1971 yılındaki doçentlik tezimin konusu gelir  bölüşümü-mal bileşimi ilişkisi üzerindeydi ve belli bir gelir bölüşümünün belli bir mal bileşimiyle bire bir uyum  sağladığını söylemiştim. Hatta bir ülkede üretilen mal bileşimine bakarak gelir bölüşümünün tespit edilebileceğini söyleyip bir de formül üretmiştim.

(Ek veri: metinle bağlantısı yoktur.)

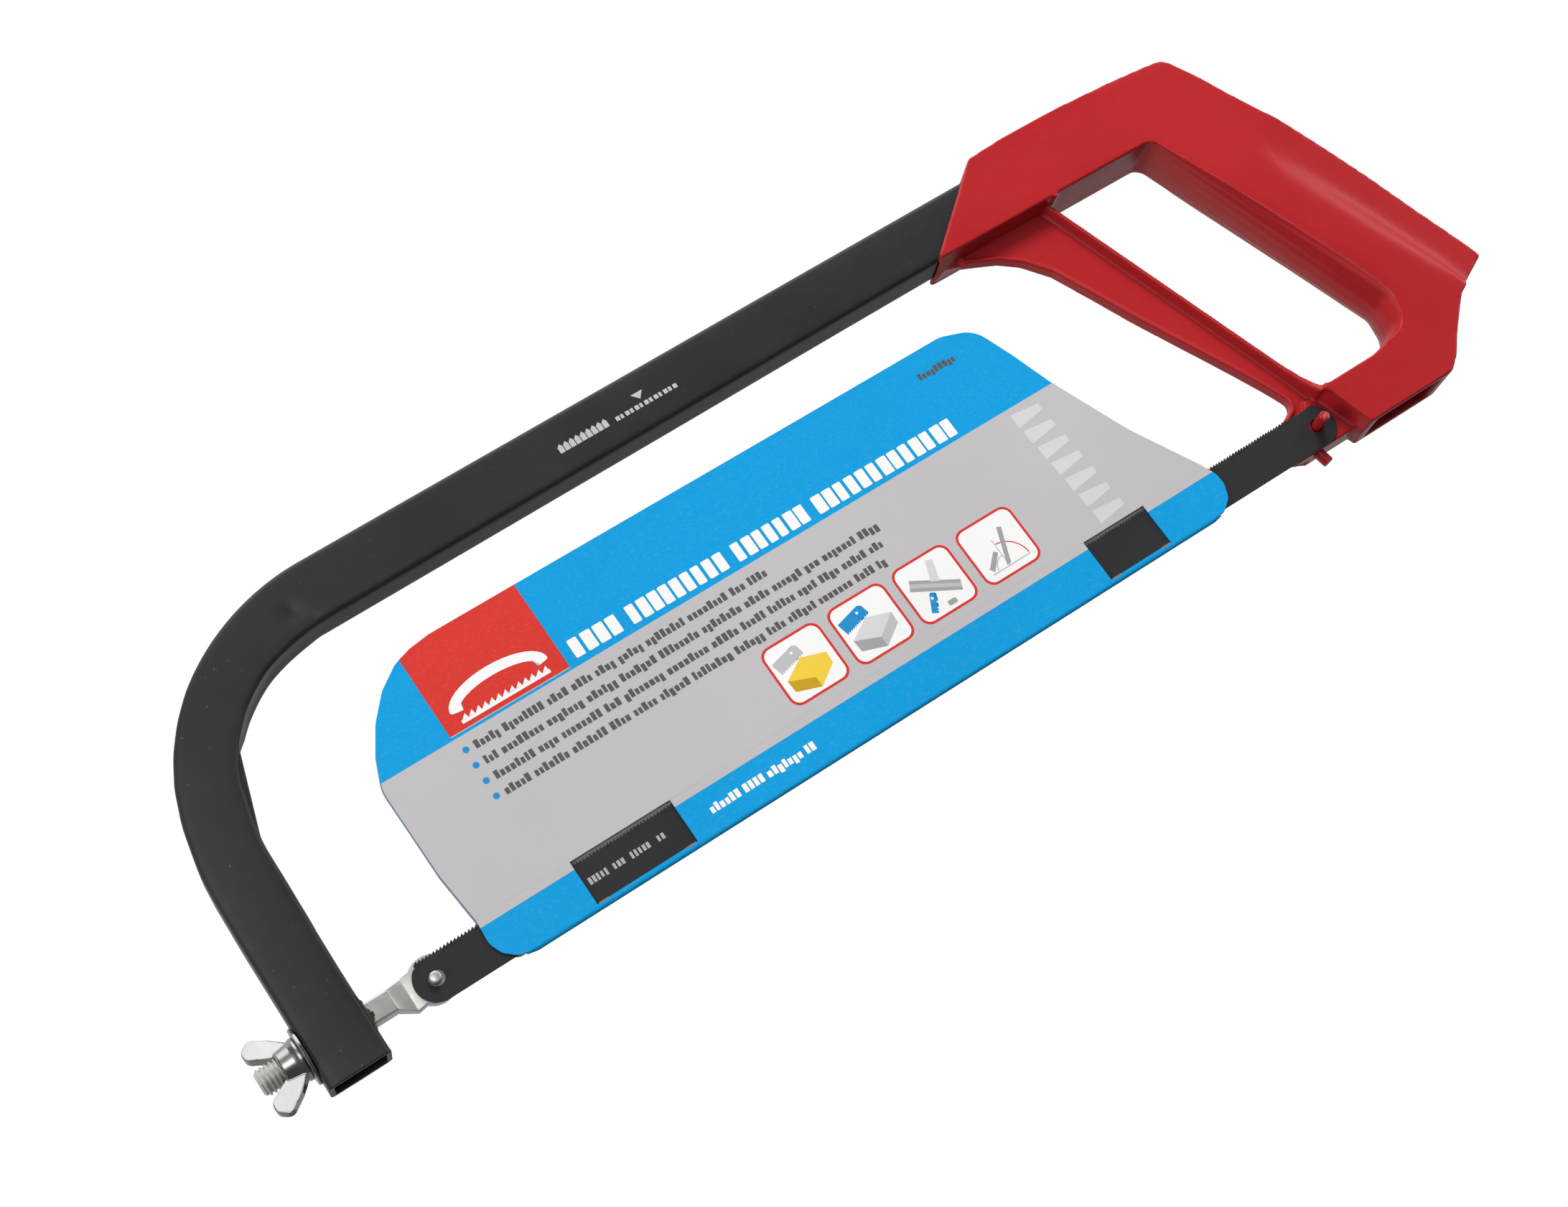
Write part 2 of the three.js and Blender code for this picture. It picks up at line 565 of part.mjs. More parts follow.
// ---------- washer and wing nut ----------
function washer() {
  const hole = rodX(THREAD_R + HOLE_GAP, WASHER_X0 - 1, WASHER_X1 + 1, AXIS_Z, 28);
  return toGeometry(cut(rodX(WASHER_R, WASHER_X0, WASHER_X1, AXIS_Z, 36), hole));
}

function wingNut() {
  const base = NUT_BASE_X;
  const top = NUT_TOP_X;
  const hub = [        // [x, r]
    [top, 0], [top, 4.75], [top + 0.4, 5.05], [base - 1.9, 5.6], [base - 1.2, 6.1],
    [base - 0.25, 6.1], [base, 5.85], [base, 0],
  ];
  const wing = rounded([
    [base - 0.7, 2.5], [base - 0.7, 5.2], [base - 4.4, 9.6, 5], [base - 9.2, 13.7, 1.8],
    [base - 12.2, 11.3, 2.6], [base - 12.4, 8.0, 2.6], [base - 6.7, 4.2, 1.2], [base - 5.4, 2.5],
  ]);
  const wings = [1, -1].map((side) => slab(wing, -1.25, 1.25, (x, y, z) => {
    const thickness = 1.45 - 0.045 * Math.max(0, z - 3);   // thinner towards the tip
    return [x, y * thickness, side * z];
  }));
  const bore = rodX(THREAD_R + 0.1, top - 10, base + 2, 0);
  const nut = cut(join(latheX(hub, 0, 32), ...wings), bore);
  return toGeometry(nut).rotateX(NUT_TURN).translate(0, 0, AXIS_Z);
}

// ---------- card sleeve: closed outline, slot for the blade, two windows in the -Y leaf ----------
const CARD_OUTLINE = [   // [x, z, corner radius]
  [16, 7], [14.4, 22], [14.0, 50], [17.4, 58.5], [22.2, 66.5], [28.2, 73.2], [35, 77.9],
  [40.5, 79.6], [47, 80.5], [220.5, 81.6, 8], [230.5, 78.2, 9], [235.4, 66], [240.9, 50],
  [250.6, 28], [261.6, 8.5], [263.9, 3.4], [264, 0], [262.2, -4.3], [258.2, -7.2],
  [254.5, -8.0], [25.5, -8.0], [20.2, -6.4], [17.2, -3.8], [15.6, 0],
];
const CARD_WINDOWS_X = [[44.5, 76], [217, 239]];

function cardSleeve() {
  const [y0, y1] = CARD_Y;
  return toGeometry(cut(
    slab(rounded(CARD_OUTLINE), y0, y1),
    box([0, 280], [y0 + CARD_T, y1 - CARD_T], [-6.95, 9]),
    ...CARD_WINDOWS_X.map((span) => box(span, [y0 - 1, y1 - CARD_T], [-6.45, 7.1])),
  ));
}

// ---------- assembly ----------
const root = new THREE.Group();
root.name = 'hacksaw';

function add(name, geometry, material) {
  geometry.translate(-HANG[0], -HANG[1], -HANG[2]);
  geometry.computeVertexNormals();
  const mesh = new THREE.Mesh(geometry, material);
  mesh.name = name;
  root.add(mesh);
}

add('frame_tube', frameTube(), materials.tube);
add('handle', handle(), materials.red);
add('handle_pin', crossPin(), materials.steel);
add('side_blade_pin', bladePin(SIDE_PIN), materials.red);
add('lower_blade_pin', lowerBladePin(), materials.red);
add('blade', blade(), materials.blade);
add('tension_bolt', tensionBolt(), materials.steel);
add('front_blade_pin', bladePin(FRONT_PIN), materials.steel);
add('washer', washer(), materials.zinc);
add('wing_nut', wingNut(), materials.zinc);
add('card_sleeve', cardSleeve(), materials.card);

export default root;
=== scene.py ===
import bpy, bmesh, math, random
import numpy as np
from mathutils import Vector, Matrix

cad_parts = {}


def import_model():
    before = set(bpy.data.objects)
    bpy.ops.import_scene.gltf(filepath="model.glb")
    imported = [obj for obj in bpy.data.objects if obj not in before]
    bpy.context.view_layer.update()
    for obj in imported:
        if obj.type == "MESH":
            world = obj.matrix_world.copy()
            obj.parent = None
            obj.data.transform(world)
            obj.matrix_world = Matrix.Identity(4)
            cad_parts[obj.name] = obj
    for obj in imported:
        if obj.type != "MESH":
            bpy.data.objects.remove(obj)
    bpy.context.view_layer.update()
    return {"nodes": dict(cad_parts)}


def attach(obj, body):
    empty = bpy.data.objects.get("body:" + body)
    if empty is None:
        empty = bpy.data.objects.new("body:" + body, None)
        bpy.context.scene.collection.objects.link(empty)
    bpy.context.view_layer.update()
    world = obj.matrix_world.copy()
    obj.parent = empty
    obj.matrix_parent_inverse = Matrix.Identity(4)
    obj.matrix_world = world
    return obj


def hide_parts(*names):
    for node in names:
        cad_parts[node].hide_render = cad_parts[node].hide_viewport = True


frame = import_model()
MM = 0.001
# pieces are drawn from the centre of the blade's front hole; the row's origin is the hanging face in the finger opening
OFF = Vector((-0.292, 0.0, -0.1009))
def ride(o, body):
    o.data.transform(Matrix.Translation(OFF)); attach(o, body)

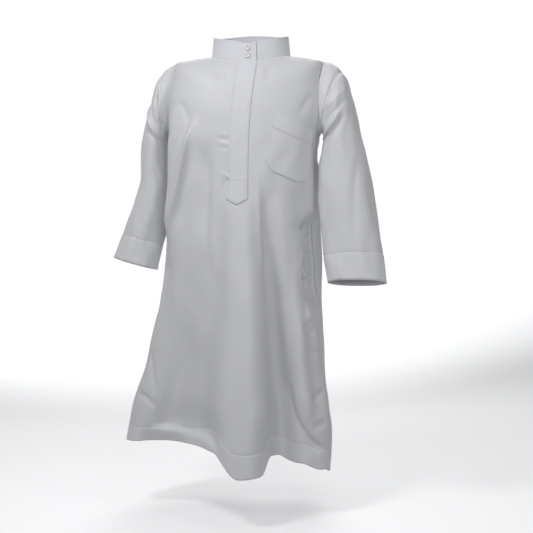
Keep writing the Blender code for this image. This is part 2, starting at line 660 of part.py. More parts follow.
def build_button(name, height, material):
    """A round shirt button with a raised rim, turned about its axis and laid on the collar."""
    radius, thick = BUTTON_RADIUS, BUTTON_THICKNESS
    profile = [
        (0.0, thick * 0.62),
        (radius * 0.55, thick * 0.62),
        (radius * 0.72, thick),
        (radius * 0.90, thick),
        (radius, thick * 0.70),
        (radius, thick * 0.25),
        (radius * 0.85, 0.0),
        (0.0, 0.0),
    ]
    mesh = bpy.data.meshes.new(name)
    edges = [(i, i + 1) for i in range(len(profile) - 1)]
    mesh.from_pydata([(r, 0.0, h) for r, h in profile], edges, [])
    mesh.materials.append(material)
    button = bpy.data.objects.new(name, mesh)
    bpy.context.scene.collection.objects.link(button)
    turned = button.modifiers.new("turned", "SCREW")
    turned.steps = turned.render_steps = 20
    turned.use_merge_vertices = True
    turned.merge_threshold = 0.0001
    turned.use_normal_calculate = True
    foot, top = (collar_points(np.array([359.9]), share, 0.0)[0] for share in (0.0, 1.0))
    lean = (top - foot) / (top[2] - foot[2])
    button.location = foot + lean * (height - foot[2]) - [0, SEAM_GAP, 0]
    button.rotation_euler = (math.pi / 2 - math.atan(lean[1]), 0, 0)


def clear_scene():
    for old in list(bpy.data.objects):
        bpy.data.objects.remove(old)


def main():
    clear_scene()
    cloth = make_material("white_polyester", (0.80, 0.80, 0.83), 0.62)
    trim = make_material("interfaced_cloth", (0.83, 0.83, 0.86), 0.58)
    shell = make_material("button_plastic", (0.86, 0.86, 0.85), 0.30)
    sheet = front_sheet()
    build_front(sheet, cloth)
    build_back(cloth)
    build_sleeve("sleeve_left", 1, LEFT_SLEEVE, LEFT_DENTS, cloth)
    build_sleeve("sleeve_right", -1, RIGHT_SLEEVE, RIGHT_DENTS, cloth)
    build_collar(trim)
    build_placket(sheet, trim)
    build_pocket(sheet, cloth)
    for name, height in BUTTON_HEIGHTS.items():
        build_button(name, height, shell)


main()
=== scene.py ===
# White child's thobe robe: cloth shells with folds, hems, stitching and weave, laid on the frame.
import math

import bpy
import numpy as np
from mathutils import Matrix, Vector


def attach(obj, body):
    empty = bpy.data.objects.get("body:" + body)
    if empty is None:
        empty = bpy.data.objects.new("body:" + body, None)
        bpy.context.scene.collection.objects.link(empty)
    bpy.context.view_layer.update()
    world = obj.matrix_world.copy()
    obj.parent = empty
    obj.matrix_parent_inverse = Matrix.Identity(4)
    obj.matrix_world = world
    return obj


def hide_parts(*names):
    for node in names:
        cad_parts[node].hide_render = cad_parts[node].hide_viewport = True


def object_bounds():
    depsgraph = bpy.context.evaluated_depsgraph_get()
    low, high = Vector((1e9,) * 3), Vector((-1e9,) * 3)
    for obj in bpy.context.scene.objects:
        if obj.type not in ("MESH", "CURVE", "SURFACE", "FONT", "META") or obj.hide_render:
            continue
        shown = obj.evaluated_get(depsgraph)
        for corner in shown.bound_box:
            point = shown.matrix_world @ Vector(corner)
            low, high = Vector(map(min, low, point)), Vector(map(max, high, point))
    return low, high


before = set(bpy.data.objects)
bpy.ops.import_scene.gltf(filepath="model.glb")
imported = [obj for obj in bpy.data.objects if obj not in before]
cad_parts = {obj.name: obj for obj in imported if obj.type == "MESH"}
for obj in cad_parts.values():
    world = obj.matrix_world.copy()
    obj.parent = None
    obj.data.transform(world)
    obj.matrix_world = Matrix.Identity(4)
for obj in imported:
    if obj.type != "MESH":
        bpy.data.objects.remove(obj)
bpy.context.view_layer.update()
print("frame loaded")

# lengths are in metres; the front faces -Y and the robe's left, as worn, is +X
# rings of the body: front z, side z, back z, left x, centre x, right x, front y, back y, squareness
bodyRings = np.array([
    (-0.011, 0.000, 0.010, -0.0740, 0.0005, 0.0740, -0.056, 0.050, 2.0),
    (-0.026, -0.0015, 0.002, -0.098, 0.000, 0.096, -0.066, 0.061, 2.0),
    (-0.043, -0.0045, -0.014, -0.122, -0.001, 0.120, -0.075, 0.072, 2.1),
    (-0.062, -0.0115, -0.034, -0.143, -0.003, 0.136, -0.083, 0.082, 2.2),
    (-0.084, -0.047, -0.060, -0.150, -0.005, 0.137, -0.090, 0.088, 2.3),
    (-0.108, -0.085, -0.090, -0.152, -0.007, 0.135, -0.096, 0.091, 2.4),
    (-0.132, -0.122, -0.122, -0.152, -0.008, 0.133, -0.100, 0.091, 2.4),
    (-0.157, -0.155, -0.155, -0.151, -0.009, 0.128, -0.103, 0.090, 2.4),
    (-0.205, -0.205, -0.205, -0.151, -0.010, 0.123, -0.106, 0.087, 2.3),
    (-0.275, -0.275, -0.275, -0.153, -0.011, 0.125, -0.108, 0.087, 2.2),
    (-0.350, -0.350, -0.350, -0.160, -0.011, 0.130, -0.107, 0.093, 2.2),
    (-0.430, -0.430, -0.430, -0.168, -0.009, 0.133, -0.105, 0.101, 2.1),
    (-0.510, -0.510, -0.510, -0.183, -0.007, 0.138, -0.103, 0.107, 2.1),
    (-0.590, -0.590, -0.590, -0.199, -0.004, 0.143, -0.102, 0.112, 2.0),
    (-0.665, -0.665, -0.665, -0.219, -0.002, 0.152, -0.102, 0.116, 2.0),
    (-0.740, -0.740, -0.740, -0.232, 0.000, 0.147, -0.103, 0.119, 2.0),
])
tipLevel, armpitLevel, hemLevel = 3, 7, 15  # rings at the shoulder's tip, the armpit and the hem

# angle round the body, how far the hem hangs below its even line
hemDrops = np.array([
    (-180, 0.014), (-135, 0.002), (-90, -0.010), (-48, -0.013), (-24, -0.017), (-12, -0.0155),
    (0, 0.0265), (12, 0.0235), (18, -0.004), (24, -0.0005), (42, 0.015), (60, 0.029),
    (90, 0.0435), (135, 0.030), (180, 0.014),
])
# angle round the body, depth of the turned hem
hemDepths = np.array([
    (-180, 0.038), (-110, 0.034), (-75, 0.028), (-35, 0.028), (-15, 0.036), (0, 0.044),
    (14, 0.042), (24, 0.037), (60, 0.036), (90, 0.034), (130, 0.038), (180, 0.038),
])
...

Buradan şu sonuca varılır. Belli bir gelir  dağılımını gerçekleştirmek isterseniz bu dağılımın nasıl bir üretim  bileşimine gerek duyduğunu hesaplamalı ve onun üretimi için  tedbirler almalısınız. Piyasanın bu durumda gelirlerle talep edilen mallar arasında uyumu  sağlayacağı düşüncesi yanlıştır ve bu uyum ansızın olmaz, bir süreç izlenirse gerçekleşebilir.
Şöyle bir yol  izlenebilir. İnsanların temel ihtiyaçları beslenme, barınma ve eğitim olarak sıralanabilir ve bunlar karşılanırsa lüks mallara yönelinir. Öyleyse önce gıda talebinin adaletli bir gelir  dağılımında nasıl olacağını hesaplamalı ve bunun üretimi  sağlanmalıdır. Tarımsal üretimi artırmak için  tarımı köylülere bırakmak yerine ileri teknoloji  kullanan işletmeler yoluyla üretim yapılmalıdır.
Bu konuda bir model  önermiştim. Toprakların miras yoluyla dağılmasını engellemek için toprak sahiplerinin topraklarını sermaye olarak  koyabilecekleri anonim şirketler kurulmalı ve miras toprak yerine hisse  senetlerinin verilmesiyle dağıtılmalıdır. Bu anonim şirketler kurumlar vergisinden muaf olmalı ve techizat alımlarında desteklenmelidir.
Bu durum şehirlerde yaşayanların beslenme ihtiyaçlarının üst düzeyde karşılanmasını sağlar. İşsizler barınma ihtiyacını karşılamak için  inşaatta çalıştırılır ve devlet eğitim ihtiyacını karşılar. Bunların planlanıp gerçekleştirilmesi mümkündür ve piyasa  mekanizmasından vazgeçmek için bir neden yoktur. Devlet para  ve maliye politikaları ile ekonomiye yön verir.Piyasa  belirleyen değil, bir araçtır.
Dünyada uygulanacak yeni  ekonomik  modelin de bu çerçevede oluşacağını düşünüyorum. Bireyler serbest  piyasada  hareket  etmeye devam edecek ancak genel çerçeve ve hedefleri devlet belirleyecektir.